The men have trouble getting along with each other in the beginning, with each argument and heated exchange giving the audience more and more insight into exactly who they are and how they differ from each other. There are several memorable exchanges within the group, including Mr. Pink's reasoning behind not leaving tips at restaurants and a discussion about the meanings behind some of Madonna's early hits. As one might expect, the diamond heist the men were hired for doesn't exactly go off as planned.

The fact that nobody doesn't actually get to see the heist is one of the brilliant things about this movie. Most heist movies build up to the crime and then focus on it heavily, often leaving just a little time at the end to tie up a few plot points and give resolutions to the characters once the job is done. "Reservoir Dogs" starts in the middle of the story, skips the heist entirely, provides backstory through flashbacks, and spends a decent amount of time analyzing the off-screen heist from the viewpoints of characters trying to figure out what went wrong. The focus on resolution is a major strength of the film, since moviegoers not only get to see how the surviving characters react to the pressure of a botched job but also feel the increasing paranoia that comes from suspecting that they were set up by someone.

Of course, a Quentin Tarantino movie would not be one without a significant amount of blood.
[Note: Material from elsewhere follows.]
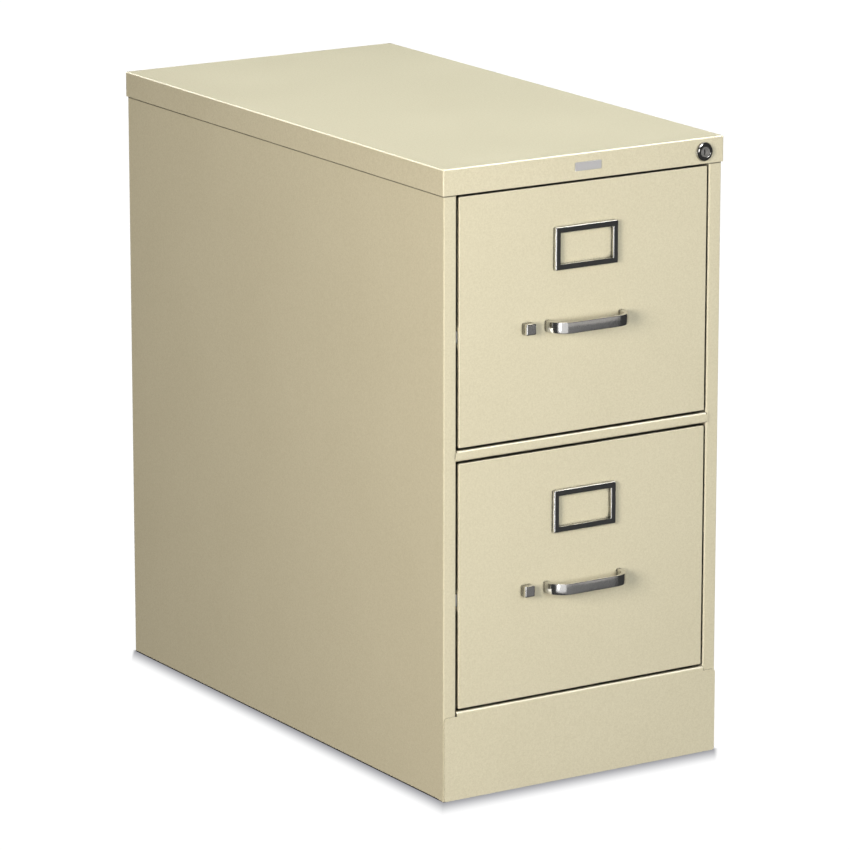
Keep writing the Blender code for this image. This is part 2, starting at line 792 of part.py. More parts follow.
def make_follower(name, origin):
    """Plate that holds the files up, its foot on the tray's floor, with two ears for the clamp."""
    low = DRAWER_SHEET + GAP
    half, high = FOLLOWER_HALF, low + FOLLOWER_HEIGHT
    outline = [(-half, 0, low), (half, 0, low), (half, 0, high), (-half, 0, high)]
    folds = {0: [(0, FOLLOWER_FOOT, 0)], 2: [(0, 0.012, 0), (0, 0, -0.010)]}
    plate = folded_sheet(f"{name}_follower", outline, folds, DRAWER_SHEET, ZINC, origin)
    for side, sign in SIDES.items():
        ear = sorted((sign * (CLAMP_HALF + 0.0016), sign * (CLAMP_HALF + 0.0028)))
        join_box(
            plate,
            f"{name}_{side}_ear",
            (ear[0], CLAMP_Y - 0.005, low + 0.0002),
            (ear[1], CLAMP_Y + 0.005, CLAMP_Z + 0.004),
        )
    cut_box(
        plate,
        f"{name}_tooth_hole",
        (-SLOT_HALF - 0.001, CLAMP_Y + 0.012, low - 0.003),
        (SLOT_HALF + 0.001, CLAMP_Y + 0.034, low + 0.003),
    )
    bore = bore_along_x(f"{name}_pivot_bore", 0.0016, CLAMP_HALF + 0.006, origin, (CLAMP_Y, CLAMP_Z))
    apply_boolean(plate, bore, "DIFFERENCE")
    return plate


def bore_along_x(name, radius, half, origin, place=(0, 0)):
    bm = bmesh.new()
    bmesh.ops.create_cone(bm, cap_ends=True, segments=16, radius1=radius, radius2=radius, depth=2 * half)
    turn = Matrix.Translation((0, *place)) @ Matrix.Rotation(math.radians(90), 4, "Y")
    bmesh.ops.transform(bm, matrix=turn, verts=bm.verts)
    return add_object(name, mesh_from(name, bm), None, origin, CUTTERS)


def make_clamp(name, origin):
    """Sprung lever on the follower: pushing its top forwards lifts the tooth out of the floor's slot."""
    half = CLAMP_HALF
    side_view = [(0.0050, 0.0600), (0.0010, 0.0500), (0.0010, 0.0000), (0.0210, -0.0040)]
    profile = [(-half, y, z) for y, z in side_view]
    step = (2 * half, 0, 0)
    lever = bent_strip(f"{name}_follower_clamp", profile, step, SLIDE_STEEL, ZINC, origin, bend=0.0012)
    pivot = bore_along_x(f"{name}_clamp_pin", 0.0014, half + 0.0028, origin)
    apply_boolean(lever, pivot, "UNION")
    join_box(
        lever,
        f"{name}_clamp_tooth",
        (-0.0030, 0.0185, -0.0120),
        (0.0030, 0.0205, -0.0036),
    )
    return lever


def make_drawer(name, middle):
    at = Vector((0, FACE_Y, middle))
    origins = {
        key: add_origin(f"{name}_{key}_origin", at)
        for key in ("fixed", "drawer", "middle_rails", "outer_cages", "inner_cages")
    }
    drawer = origins["drawer"]
    make_drawer_front(name, drawer)
    make_drawer_liner(name, drawer)
    make_tray(name, drawer)
    make_drawer_back(name, drawer)
    make_handle(name, drawer)
    make_label_holder(name, drawer)
    make_slides(name, origins)
    latch = add_origin(f"{name}_latch_origin", at + Vector((BUTTON_X, 0, -HARDWARE_DROP)))
    make_latch_button(name, latch)
    make_latch_bar(name, latch)
    follower = add_origin(f"{name}_follower_origin", at + Vector((0, FOLLOWER_Y, TRAY_FLOOR)))
    make_follower(name, follower)
    make_clamp(name, add_origin(f"{name}_clamp_axis", follower.location + Vector((0, CLAMP_Y, CLAMP_Z))))


def smooth_round_pieces():
    for obj in CABINET.objects:
        if obj.type == "MESH":
            obj.data.shade_smooth()
            obj.data.set_sharp_from_angle(angle=math.radians(30))


make_case()
make_lock()
for drawer_name, drawer_middle in DRAWERS.items():
    make_drawer(drawer_name, drawer_middle)
smooth_round_pieces()
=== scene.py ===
import json
import math

import bmesh
import bpy
from mathutils import Matrix, Vector

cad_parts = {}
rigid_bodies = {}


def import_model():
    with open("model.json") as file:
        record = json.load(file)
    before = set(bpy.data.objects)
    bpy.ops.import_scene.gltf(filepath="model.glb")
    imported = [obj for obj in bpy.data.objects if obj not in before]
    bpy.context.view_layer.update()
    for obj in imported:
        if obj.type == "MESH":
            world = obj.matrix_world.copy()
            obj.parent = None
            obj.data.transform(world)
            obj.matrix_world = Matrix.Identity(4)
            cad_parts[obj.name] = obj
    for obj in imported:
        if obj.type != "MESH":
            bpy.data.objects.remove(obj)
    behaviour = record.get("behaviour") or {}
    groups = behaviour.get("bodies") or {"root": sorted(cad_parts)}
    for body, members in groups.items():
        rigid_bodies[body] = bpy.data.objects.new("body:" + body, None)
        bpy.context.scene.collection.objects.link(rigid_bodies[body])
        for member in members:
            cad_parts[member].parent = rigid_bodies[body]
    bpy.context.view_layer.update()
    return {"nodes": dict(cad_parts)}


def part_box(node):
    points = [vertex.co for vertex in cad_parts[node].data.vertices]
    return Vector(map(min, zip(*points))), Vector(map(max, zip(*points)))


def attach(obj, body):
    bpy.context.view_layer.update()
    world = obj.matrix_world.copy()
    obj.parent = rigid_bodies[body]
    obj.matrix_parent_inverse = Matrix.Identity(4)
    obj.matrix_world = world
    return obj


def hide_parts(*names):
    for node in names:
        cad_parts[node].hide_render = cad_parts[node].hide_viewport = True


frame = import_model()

nodes = frame["nodes"]
capLow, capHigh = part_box("top_cap")
drawers = ("upper", "lower")
sides = {"left": -1, "right": 1}
print("frame loaded:", len(nodes), "solids")


# shader sums: a socket that takes + - * / with numbers or other sockets
class Wire:
    def __init__(self, tree, socket):
        self.tree = tree
        self.socket = socket

    def join(self, operation, first, second):
        return addNode(self.tree, "Math", {"operation": operation}, {0: first, 1: second})

    def __add__(self, other):
        return self.join("ADD", self, other)

    def __radd__(self, other):
        return self.join("ADD", other, self)

    def __sub__(self, other):
        return self.join("SUBTRACT", self, other)

    def __rsub__(self, other):
        return self.join("SUBTRACT", other, self)

    def __mul__(self, other):
        return self.join("MULTIPLY", self, other)

    def __rmul__(self, other):
        return self.join("MULTIPLY", other, self)

    def __truediv__(self, other):
        return self.join("DIVIDE", self, other)

    def __rtruediv__(self, other):
        return self.join("DIVIDE", other, self)

    def __pow__(self, other):
        return self.join("POWER", self, other)

    def __rpow__(self, other):
        return self.join("POWER", other, self)


def feed(tree, socket, value):
    if isinstance(value, Wire):
        tree.links.new(value.socket, socket)
    elif hasattr(socket.default_value, "__len__") and len(value) < len(socket.default_value):
        socket.default_value = (*value, 1)
    else:
        socket.default_value = value


# settings by name first, then sockets by name or number; out is the socket to go on from
def addNode(tree, kind, settings=None, sockets=None, out=0):
    made = tree.nodes.new("ShaderNode" + kind)
    for key, value in (settings or {}).items():
        setattr(made, key, value)
    for key, value in (sockets or {}).items():
        feed(tree, made.inputs[key], value)
    return Wire(tree, made.outputs[out])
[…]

Even though the action of the jewelry heist happened off-screen, flashbacks and post-heist conflicts offer plenty of bloodletting. Some of the violence gets a bit disturbing, especially when the audience sees Mr. Blonde obviously enjoying the torture of a captured police officer. Though not as over the top as some of Tarantino's later films, what audiences see in "Reservoir Dogs" doesn't really have to be; it's brutal and painful, echoing the world that surrounds these career criminals and the situation that they've found themselves in.

Perhaps the best thing about the film is the fact that there isn't really a "good guy" or a "bad guy" in the film. Most of the main characters are very bad men, and the one who wasn't was also the character who spent a decent portion of the film unconscious. There is no hero who gets to ride away into the sunset at the end of the movie, and there isn't a likable antihero who will escape from the law at the last minute with a charming smile or a look back at the cop who let him escape. Life in the world of "Reservoir Dogs" is cheap, and in the end almost everyone has to learn that lesson the hard way.

So looking back over twenty years later, does "Reservoir Dogs" really live up to its reputation? Absolutely. The film contains a decent amount of foreshadowing and subtlety, allowing fans to watch it several times and pick up on new elements with each viewing. The writing and characterization are gritty but intelligent, giving the film a timeless quality that doesn't insult your intelligence when you watch it. Best of all, if you're a Tarantino fan, you'll start to discover little links between his films that really help bring his universe to life. Mr. Blonde, for example, is the brother of John Travolta's character from "Pulp Fiction." While the violence isn't for everybody, if you're a fan of Tarantino's other films or just a fan of the genre, then "Reservoir Dogs" is definitely an enjoyable experience.